More recently the law has even tried to manage the economic fallout of digital economy, as evidenced in the Australian revenue sharing legislation.
Lawyers are famously impervious to change, and legal education follows in the footsteps of the law. For the last twenty years, legal education has underestimated the importance of information technology.
How can legal education respond to the digital economy?
First, digital economy has to be embedded in all of our courses, not just offered as stand alone elective courses. Contract law must discuss, in detail, digital contracts and smart contracts.
The postal rule is great fun, but we must move beyond that. Tort law must discuss negligence in the age of drones and driverless vehicles.

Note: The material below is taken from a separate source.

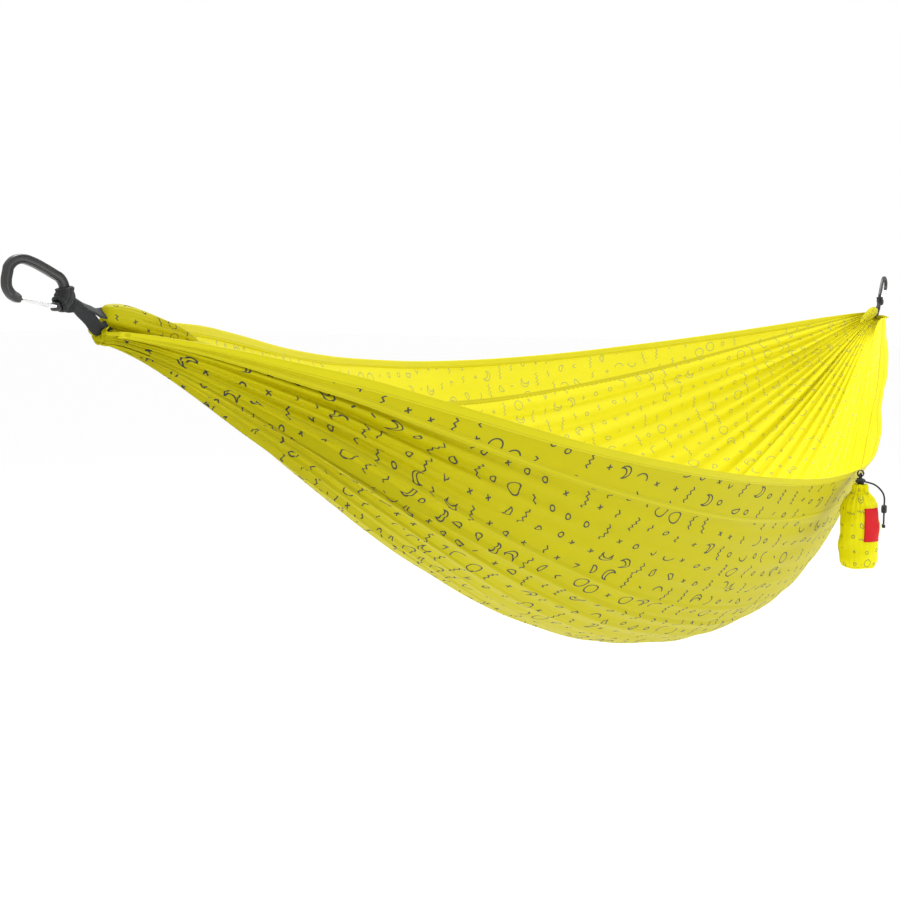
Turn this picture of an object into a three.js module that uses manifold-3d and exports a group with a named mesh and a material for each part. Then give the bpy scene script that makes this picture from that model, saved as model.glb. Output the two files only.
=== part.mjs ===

Property law must ask who owns and who must own data in its various forms? Constitutional law must spend as much time discussing human rights issues arising out of digital surveillance, bio-technology, digital media and OTT rules as much as it does on passport impounding issues in Maneka Gandhi.
The manner in which corporate law is taught has to change. Corporate law as it is taught today in law schools is focussed on the Companies Act.
But the real bite, especially when it come to regulation of tech businesses, lies in the rules issued under the Companies Act, the RBI guidance , the FEMA regulations and SEBI guidelines.
One can’t study all the details of these regulations in a single course but students must be introduced to the broader regulatory regime in all its interlocking complexity, not piecemeal is it is done now in law schools.
The concept of a regulatory sandbox should be something about which every law student must have some basic awareness.
Finally, students must come to understand the philosophy begins technological innovation, in order to understand the law regulating it.
Today, there is a bill pending in the parliament that intends to ban private cryptocurrencies.
How does a law student understand cryptocurrencies?
He or she has to first understand the idea of distributed ledgers, block chains and mining. There is an interesting philosophy of using technology and mathematics to build trust (or to sidestep it) that is at the heart of cryptocurrencies.
Unless law students are motivated to understand the philosophical basis of technological innovations, they will adapt a transactional view of technology, and this will kill rather than kindle their interest in technology law.
There is no point teaching a student about data protection law with the sole view of making him or her a data protection officer at a company.
There is even less point in extolling the virtues of artificial intelligence and machine learning unless the students understand the scientific and mathematical concepts at the heart of these new fangled topics.
Let’s not underestimate the resistance of law students to change. When I introduced courses on mathematic economics and excel spreadsheets to law students, I received a chorus of protests usually reserved for human rights violations. But we must persist (and insist); otherwise law students will soon be left adrift in the new world.
The concepts at use in technology led businesses require the law teacher to engage with accounting principles, banking rules and numbers.
The law teacher has to involve accountants, money managers and mathematicians in his class. The law and technology curriculum must celebrate this challenge, not ignore it.
Law schools must put in processes such that teachers from other disciplines are mentored to teach law students keeping in mind that much of the language that other disciplines routinely apply will make little sense to the typical law student. Consider the Bitcoin white paper written by Satoshi Nakamoto.
It introduces an entirely new way of looking at currency transactions. It marks a radical change from previous approaches to banking. But it is written for techies.
Law schools will need teachers who can translate technological, business and mathematical ideas into plain English that lawyers can understand. I am aware of the irony here but lawyers are also subject to Karma.
They made things incomprehensible to others and today the technology world speaks in a language that lawyers struggle to understand.